My travels during the week took me from the north rim of the Grand Canyon to a “cabin” in the woods just below the Mogollon Rim in northern Arizona where Whinny and I spent the weekend with my brother and his wife at about 6,000 feet in the cool, clear air. The holiday visit was planned but the dented and leaking transmission oil pan was not. Probably hit a rock in one of my back-country adventures. 

LOWLAND INHABITANTS — Once you leave the high country of northern Arizona, the lowland desert is dominated by cacti, such as these saguaro and opuntia, and other drought adapted plants. (Image courtesy Gerald Klingaman.)

The Mogollon Rim is the southernmost expanse of the Colorado Plateau, which I have been traversing for the past several weeks. On Saturday we drove off of the rim into the valley below, going from comfortable 70-degree weather to a blazing 105. But, as they say, it’s a dry heat. 

I had been encountering cacti (all were species of Opuntia) on my hikes around the Colorado Plateau, but when I dropped into the desert floor of Arizona, they took on a whole new dimension.

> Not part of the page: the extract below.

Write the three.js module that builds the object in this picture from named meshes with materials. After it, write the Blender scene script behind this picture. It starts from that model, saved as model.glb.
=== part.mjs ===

Instead of sprawling clumps hiding in the undergrowth, cacti became a dominant feature of the landscape. Most noticeable were the saguaros (Carnegiea gigantea), the iconic armed cacti featured on the Arizona license plate. 

The saguaros usually stand 30 feet or so tall with a few too many arms and dominate the lower hillsides where temperatures seldom get below 20 degrees in the winter. Hunkered around them are chest-high Opuntia species that provide a more impressive display than the sprawling kinds I had been seeing in the high, dry interior of the Colorado Plateau. Some southern Arizona counties have as many as 50 species growing there. 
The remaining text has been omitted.